Who is this video meant for? Men who rape strangers on the road? Or was it supposed to highlight Alia Bhatt’s poor judgment – at evaluating a bad situation and a worse script?

Then there’s the ‘Start With The Boys’ video by Madhuri Dixit. Here a whole bunch of different people – parents, friends – keep telling various guys of differing ages (babies, toddlers, teenagers, adults) who are crying – “ladke nahin rote hain”. The last scene of the film has a young, seemingly urban and affluent man twisting a young woman’s arm in a bedroom. Her face is covered by her hair, till she looks up and we see she’s been physically abused. Then Madhuri Dixit’s dulcet tones tell us that “We have taught our boys not to cry, it’s time we teach them not to make girls cry.” Once again the leap in logic and plotline is something which would make David Lynch proud.

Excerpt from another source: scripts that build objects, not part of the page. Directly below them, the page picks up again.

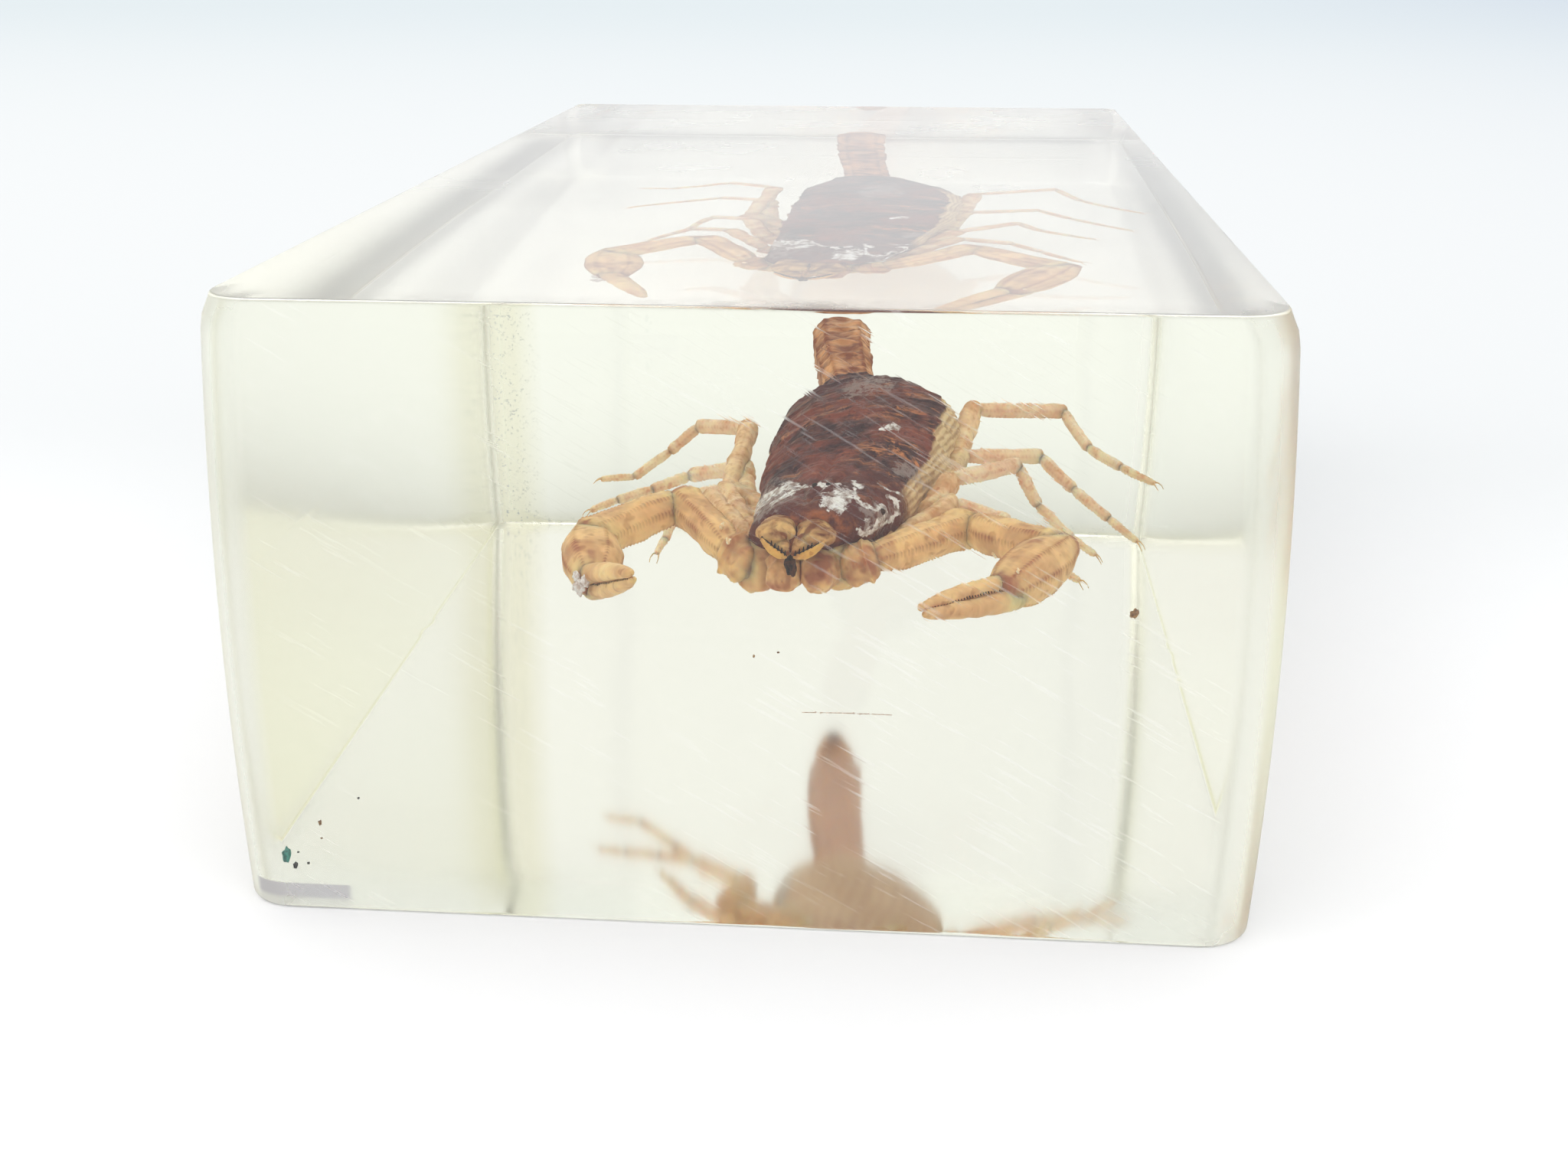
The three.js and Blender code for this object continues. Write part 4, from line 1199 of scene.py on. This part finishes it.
class SPECIMEN_OT_inclusions(Maker):
    """Adds the grains caught in the resin"""

    bl_idname = "specimen.inclusions"
    bl_label = "Inclusions"

    def make(self, size, look):
        for name, light, dark, places in INCLUSIONS:
            grains = [blob(place, np.array([1, 0.5, tall]) * wide, k + 3, lumps=0.5)
                      for k, (place, wide, tall) in enumerate(places)]
            build(name, grains, speck_finish(name, light, dark))
        brown = speck_finish("resin_hair", (0.74, 0.60, 0.50), (0.52, 0.36, 0.26))
        build("resin_hair", [tube(HAIR, (0, 0, 1), 8, 24)], brown)
        # Painted glints and painted reflection: bright blobs for the light off air bubbles on the arms
        # and off the air film on the left hand.
        for name, light, dark, places in (
                ("painted_air_glints", (1.0, 0.94, 0.72), (0.95, 0.66, 0.34), PAINTED_GLINTS),
                ("hand_film_reflection", (0.86, 0.83, 0.80), (0.62, 0.50, 0.44), HAND_FILM_REFLECTION)):
            flakes = [blob(place, np.array([0.8, 0.6, 1.1]) * wide, k + 40, lumps=0.7)
                      for k, (place, wide) in enumerate(places)]
            build(name, flakes, speck_finish(name, light, dark))


def paper_finish():
    """Pale matt paper. Painted shade darkens it backwards and to the right, and a painted glow lights it
    a little under the block.
    """
    material, tree, surface = shader("floor_paper")
    where, x, y, _ = position(tree)
    tone = mix(tree, texture(tree, 6.0, where, 3.0), PAPER, PAPER_MOTTLE)
    # Painted shade: the paper darkens behind the block, far back and to the right.
    tone = mix(tree, span(tree, y, -0.03, 0.04), tone, PAPER_BACK_SHADE)
    tone = mix(tree, span(tree, y, 0.05, 0.8), tone, PAPER_FAR_SHADE)
    tone = mix(tree, span(tree, x, 0.015, 0.6, 0.0, 0.75), tone, PAPER_RIGHT_SHADE)
    # Painted light: brighter paper with a painted glow under the block, for the light let through it.
    across = times(tree, calc(tree, "ABSOLUTE", x), 1.85)
    close = calc(tree, "MAXIMUM", across, calc(tree, "ABSOLUTE", y))
    close = span(tree, close, 34.5 * MM, 37.5 * MM, 1.0, 0.0)
    tree.links.new(mix(tree, close, tone, PAPER_UNDER_PAINTED_LIGHT), surface.inputs["Base Color"])
    tree.links.new(mix(tree, close, (0.0, 0.0, 0.0), PAINTED_GLOW), surface.inputs["Emission Color"])
    surface.inputs["Emission Strength"].default_value = 1.0
    surface.inputs["Roughness"].default_value = 0.9
    return material


def room_light(daylight):
    """A white room, brightest overhead, slightly cooler to the right."""
    world = bpy.data.worlds.new("studio")
    world.use_nodes = True
    tree = world.node_tree
    where = add(tree, "ShaderNodeTexCoord").outputs["Generated"]
    x, y, z = add(tree, "ShaderNodeSeparateXYZ", {0: where}).outputs
    up = calc(tree, "SUBTRACT", z, span(tree, y, 0.0, 0.6, 0.0, 0.25))
    sky = mix(tree, span(tree, up, 0.25, 0.7), SKY_LOW, SKY_HIGH)
    sky = mix(tree, span(tree, x, -0.8, 0.8), sky, SKY_RIGHT, "MULTIPLY")
    aside = span(tree, calc(tree, "ABSOLUTE", x), 0.2, 0.5)
    aside = times(tree, aside, span(tree, y, 0.0, 0.4))
    aside = times(tree, aside, span(tree, z, 0.45, 0.7, 1.0, 0.0))
    background = tree.nodes["Background"]
    tree.links.new(mix(tree, aside, sky, SKY_ASIDE), background.inputs["Color"])
    background.inputs["Strength"].default_value = daylight
    return world


def studio_camera(lens):
    """The camera, which looks down on the block a little, from its front and slightly from the right."""
    data = bpy.data.cameras.new("camera")
    data.lens, data.sensor_width = lens, 36
    data.clip_start, data.clip_end = 0.005, 20
    camera = bpy.data.objects.new("camera", data)
    rows = zip(CAMERA_RIGHT, CAMERA_UP, CAMERA_AHEAD, CAMERA_PLACE)
    camera.matrix_world = Matrix([(r, u, -a, p) for r, u, a, p in rows] + [(0, 0, 0, 1)])
    return camera


class SPECIMEN_OT_stage(bpy.types.Operator):
    """Adds the pale floor, the soft light and the camera"""

    bl_idname = "specimen.stage"
    bl_label = "Stage"

    def execute(self, context):
        scene = context.scene
        stage = scene.specimen_stage
        mesh = bpy.data.meshes.new("floor")
        corners = np.array([[-1, -1, 0], [1, -1, 0], [1, 1, 0], [-1, 1, 0]]) * FLOOR_HALF
        mesh.from_pydata((corners + [0, 0, FLOOR_LEVEL]).tolist(), [], [(0, 1, 2, 3)])
        mesh.materials.append(paper_finish())
        floor = bpy.data.objects.new("floor", mesh)
        scene.collection.objects.link(floor)
        scene.world = room_light(stage.daylight)
        lamp = bpy.data.lights.new("soft_lamp", "AREA")
        lamp.shape, lamp.size, lamp.size_y, lamp.energy = "RECTANGLE", 0.5, 0.4, stage.lamp
        light = bpy.data.objects.new("soft_lamp", lamp)
        light.location = LAMP_PLACE
        light.rotation_euler = (0, math.radians(-45), 0)
        scene.collection.objects.link(light)
        scene.camera = studio_camera(stage.lens)
        scene.collection.objects.link(scene.camera)
        scene.view_settings.view_transform = "Standard"
        return {"FINISHED"}


class VIEW3D_PT_specimen(bpy.types.Panel):
    """Lists the specimen's values and pieces."""

    bl_label = "Scorpion in Resin Block"
    bl_space_type = "VIEW_3D"
    bl_region_type = "UI"
    bl_category = "Specimen"

    def draw(self, context):
        scene = context.scene
        for group in (scene.specimen_block, scene.specimen_finishes, scene.specimen_stage):
            for name in group.__annotations__:
                self.layout.prop(group, name)
        for maker in MAKERS:
            self.layout.operator(maker.bl_idname)


GROUPS = {"specimen_block": BlockSizes, "specimen_finishes": Finishes, "specimen_stage": StageValues}
MAKERS = (SPECIMEN_OT_stage, SPECIMEN_OT_block, SPECIMEN_OT_body, SPECIMEN_OT_tail, SPECIMEN_OT_legs,
          SPECIMEN_OT_arms, SPECIMEN_OT_mouth, SPECIMEN_OT_inclusions)


def register():
    """Registers the values, the operators and the panel."""
    for name, group in GROUPS.items():
        bpy.utils.register_class(group)
        setattr(bpy.types.Scene, name, bpy.props.PointerProperty(type=group))
    for cls in (*MAKERS, VIEW3D_PT_specimen):
        bpy.utils.register_class(cls)


def unregister():
    """Removes what register added."""
    for cls in (VIEW3D_PT_specimen, *reversed(MAKERS)):
        bpy.utils.unregister_class(cls)
    for name, group in GROUPS.items():
        delattr(bpy.types.Scene, name)
        bpy.utils.unregister_class(group)


def main():
    register()
    for maker in MAKERS:
        getattr(bpy.ops.specimen, maker.bl_idname.split(".")[1])()


if __name__ == "__main__":
    main()
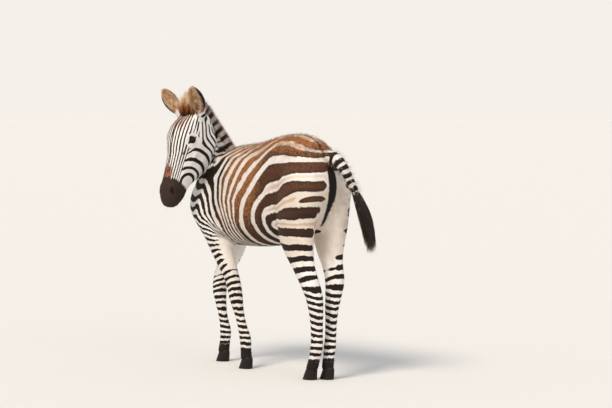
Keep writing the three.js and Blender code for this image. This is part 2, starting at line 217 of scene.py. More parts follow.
def vectors_of(mesh, key):
    """The places ("co") or normals ("normal") of a mesh's points."""
    found = np.zeros(len(mesh.vertices) * 3, np.float32)
    mesh.vertices.foreach_get(key, found)
    return found.reshape(-1, 3).astype(float)


def put_points(mesh, points):
    """Moves a mesh's points to new places, and gives its new normals."""
    mesh.vertices.foreach_set("co", points.astype(np.float32).ravel())
    mesh.update()
    return vectors_of(mesh, "normal")


def edge_ends(mesh):
    """The numbers of the points at the two ends of every edge."""
    ends = np.zeros(len(mesh.edges) * 2, np.int32)
    mesh.edges.foreach_get("vertices", ends)
    return ends[0::2], ends[1::2]


def relaxed(mesh, values, passes, share=1.0):
    """Values drawn towards their neighbours' mean, each by its own share, a number of times."""
    a, b = edge_ends(mesh)
    count = np.bincount(a, minlength=len(values)) + np.bincount(b, minlength=len(values))
    count = np.maximum(count, 1)[:, None]
    for _ in range(passes):
        total = np.zeros_like(values)
        for axis in range(3):
            total[:, axis] = np.bincount(a, values[b, axis], len(values))
            total[:, axis] += np.bincount(b, values[a, axis], len(values))
        values = values + (total / count - values) * share
    return values


bm = bmesh.new()
for node in FLESH + ["eye_left", "eye_right"]:  # the skin first covers the eyes too
    merged_copy(bm, node, OVERLAP)
rough_mesh = bpy.data.meshes.new("rough_flesh")
bm.to_mesh(rough_mesh)
bm.free()
rough = new_object("rough_flesh", rough_mesh)
remesh = rough.modifiers.new("wrap", "REMESH")
remesh.mode = "VOXEL"
remesh.voxel_size = CELL
skin_mesh = evaluated_mesh(rough)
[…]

What does this video mean? That if we tell our sons not to cry, that will lead them to, of course, beat up women and make them cry? This is the most bizarre co-relation I have heard of and a leap of logic which would make even Salman Khan’s film scriptwriters proud.

Vogue India though, seems to be on a better footing than its counterparts. This is the same magazine group which in March, 2014 had an editorial spread in Vogue Italia in which a white model covered in tribal paint and headgear wore designer clothes while straddling and being surrounded by taxidermied animals. In October 2009, Vogue Paris carried a spread with white model Lara Stone in full black body paint. In March 2013, Vogue Netherlands carried an editorial called “Heritage Heroes” which featured models in full blackface.

To give Vogue India credit, being vacuous and nonsensical are far milder crimes than being racist. But my suggestion to them would be to focus on what they’re good at – selling us unrealistic concepts of feminine beauty interspersed with airbrushed pictures of Deepika Padukone, Alia Bhatt and Madhuri Dixit. Spare us the gravitas and the trauma of trying to inject logic into these videos. It would make at least me feel far more empowered.